> **DATA TO PROCESS**:
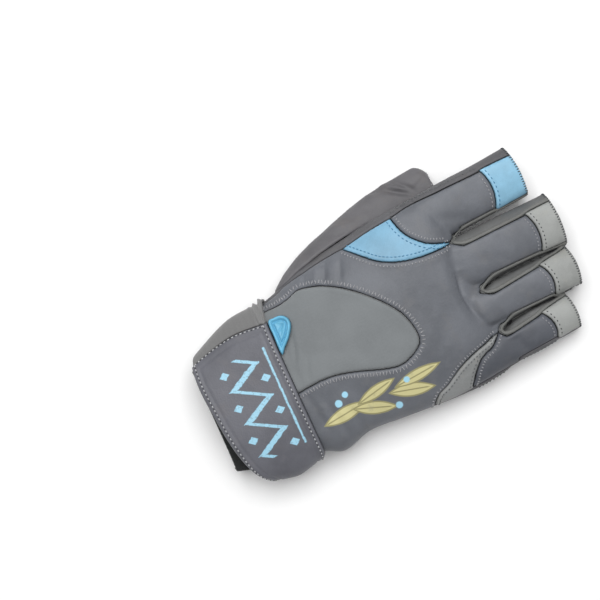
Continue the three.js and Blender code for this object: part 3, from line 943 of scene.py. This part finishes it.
...
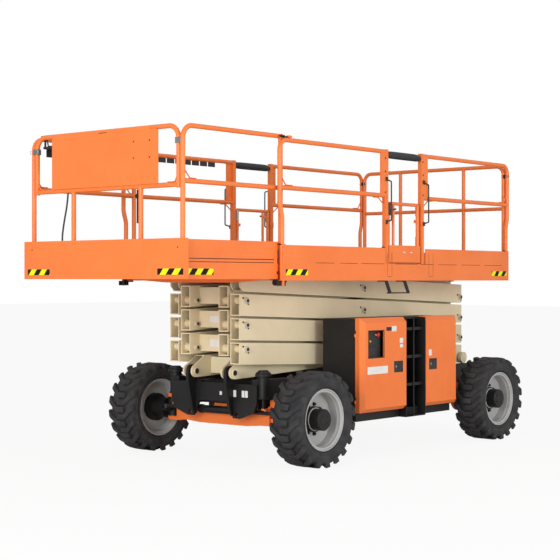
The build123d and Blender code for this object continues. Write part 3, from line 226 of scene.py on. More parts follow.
...
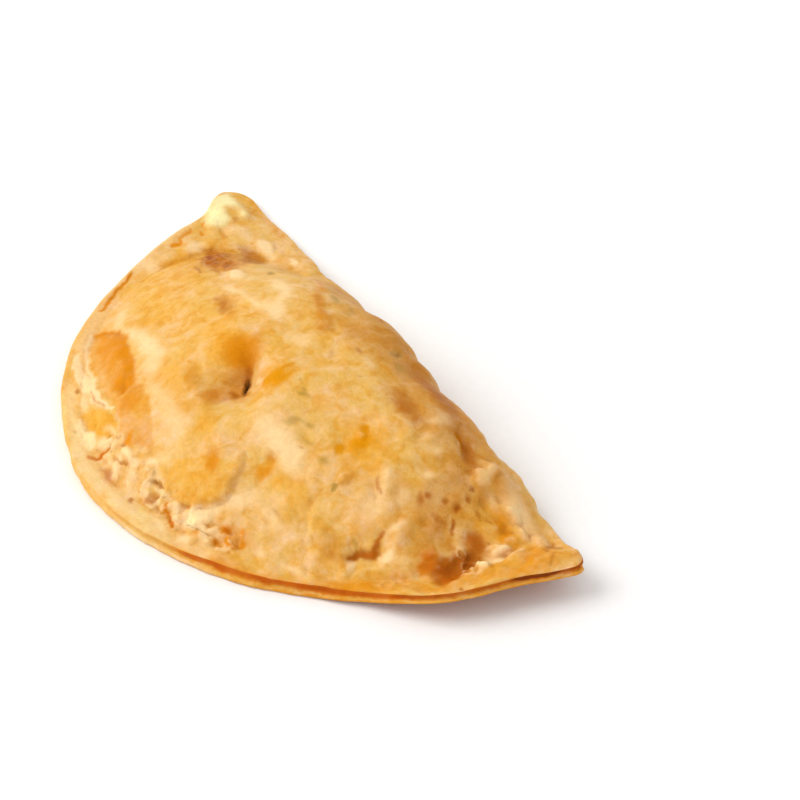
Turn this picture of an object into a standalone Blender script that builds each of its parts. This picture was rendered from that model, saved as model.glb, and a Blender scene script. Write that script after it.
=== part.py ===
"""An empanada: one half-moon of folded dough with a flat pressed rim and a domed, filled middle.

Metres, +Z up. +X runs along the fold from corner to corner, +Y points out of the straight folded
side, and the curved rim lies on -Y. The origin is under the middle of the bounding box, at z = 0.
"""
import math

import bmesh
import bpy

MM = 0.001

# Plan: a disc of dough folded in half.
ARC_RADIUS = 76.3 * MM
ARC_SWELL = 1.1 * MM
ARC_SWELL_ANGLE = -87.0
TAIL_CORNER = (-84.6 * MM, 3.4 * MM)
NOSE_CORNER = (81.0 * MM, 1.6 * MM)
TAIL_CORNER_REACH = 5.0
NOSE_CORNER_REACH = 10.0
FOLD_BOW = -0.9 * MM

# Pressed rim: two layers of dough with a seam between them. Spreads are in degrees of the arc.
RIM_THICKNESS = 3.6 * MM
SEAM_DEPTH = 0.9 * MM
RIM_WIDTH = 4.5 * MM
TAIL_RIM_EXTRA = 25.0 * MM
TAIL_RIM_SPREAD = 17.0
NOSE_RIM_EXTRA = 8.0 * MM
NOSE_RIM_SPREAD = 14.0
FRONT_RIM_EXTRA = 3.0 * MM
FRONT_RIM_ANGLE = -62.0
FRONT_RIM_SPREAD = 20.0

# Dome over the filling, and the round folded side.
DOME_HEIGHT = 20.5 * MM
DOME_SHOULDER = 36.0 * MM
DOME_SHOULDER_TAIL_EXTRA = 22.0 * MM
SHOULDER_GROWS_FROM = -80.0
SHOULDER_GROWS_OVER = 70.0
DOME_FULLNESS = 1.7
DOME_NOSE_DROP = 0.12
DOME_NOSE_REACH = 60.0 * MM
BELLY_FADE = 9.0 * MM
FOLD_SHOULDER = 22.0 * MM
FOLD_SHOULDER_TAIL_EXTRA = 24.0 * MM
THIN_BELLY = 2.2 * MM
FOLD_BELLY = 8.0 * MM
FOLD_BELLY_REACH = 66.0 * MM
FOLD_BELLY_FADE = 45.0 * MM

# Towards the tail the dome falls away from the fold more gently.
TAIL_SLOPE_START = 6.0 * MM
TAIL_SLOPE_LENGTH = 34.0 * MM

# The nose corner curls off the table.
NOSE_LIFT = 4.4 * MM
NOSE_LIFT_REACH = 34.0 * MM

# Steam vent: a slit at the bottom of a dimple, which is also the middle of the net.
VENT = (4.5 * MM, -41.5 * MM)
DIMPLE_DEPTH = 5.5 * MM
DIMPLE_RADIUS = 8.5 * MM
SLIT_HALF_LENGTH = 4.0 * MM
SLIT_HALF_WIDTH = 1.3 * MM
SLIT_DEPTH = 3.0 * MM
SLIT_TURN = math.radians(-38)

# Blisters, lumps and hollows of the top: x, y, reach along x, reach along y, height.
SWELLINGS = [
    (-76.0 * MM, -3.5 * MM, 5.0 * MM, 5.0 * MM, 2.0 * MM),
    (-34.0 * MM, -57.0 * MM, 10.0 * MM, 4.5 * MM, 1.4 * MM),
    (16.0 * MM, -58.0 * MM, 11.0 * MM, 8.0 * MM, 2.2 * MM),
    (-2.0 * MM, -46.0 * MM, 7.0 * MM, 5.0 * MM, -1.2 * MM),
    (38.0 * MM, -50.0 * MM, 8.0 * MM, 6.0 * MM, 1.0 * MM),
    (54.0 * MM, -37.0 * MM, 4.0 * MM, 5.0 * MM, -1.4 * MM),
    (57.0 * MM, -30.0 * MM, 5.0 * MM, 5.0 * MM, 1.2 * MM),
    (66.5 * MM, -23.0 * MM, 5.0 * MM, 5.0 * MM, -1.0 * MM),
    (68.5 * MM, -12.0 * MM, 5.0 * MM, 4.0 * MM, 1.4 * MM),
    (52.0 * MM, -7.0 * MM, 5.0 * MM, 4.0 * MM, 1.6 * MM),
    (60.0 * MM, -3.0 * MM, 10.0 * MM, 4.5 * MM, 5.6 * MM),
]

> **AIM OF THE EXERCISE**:
Of the lines above, extract only those from the line with "Turn this picture" to the line with "FRONT_RIM_SPREAD = 20.0", both included, exactly as written.

> **FULL OUTPUT**:
Turn this picture of an object into a standalone Blender script that builds each of its parts. This picture was rendered from that model, saved as model.glb, and a Blender scene script. Write that script after it.
=== part.py ===
"""An empanada: one half-moon of folded dough with a flat pressed rim and a domed, filled middle.

Metres, +Z up. +X runs along the fold from corner to corner, +Y points out of the straight folded
side, and the curved rim lies on -Y. The origin is under the middle of the bounding box, at z = 0.
"""
import math

import bmesh
import bpy

MM = 0.001

# Plan: a disc of dough folded in half.
ARC_RADIUS = 76.3 * MM
ARC_SWELL = 1.1 * MM
ARC_SWELL_ANGLE = -87.0
TAIL_CORNER = (-84.6 * MM, 3.4 * MM)
NOSE_CORNER = (81.0 * MM, 1.6 * MM)
TAIL_CORNER_REACH = 5.0
NOSE_CORNER_REACH = 10.0
FOLD_BOW = -0.9 * MM

# Pressed rim: two layers of dough with a seam between them. Spreads are in degrees of the arc.
RIM_THICKNESS = 3.6 * MM
SEAM_DEPTH = 0.9 * MM
RIM_WIDTH = 4.5 * MM
TAIL_RIM_EXTRA = 25.0 * MM
TAIL_RIM_SPREAD = 17.0
NOSE_RIM_EXTRA = 8.0 * MM
NOSE_RIM_SPREAD = 14.0
FRONT_RIM_EXTRA = 3.0 * MM
FRONT_RIM_ANGLE = -62.0
FRONT_RIM_SPREAD = 20.0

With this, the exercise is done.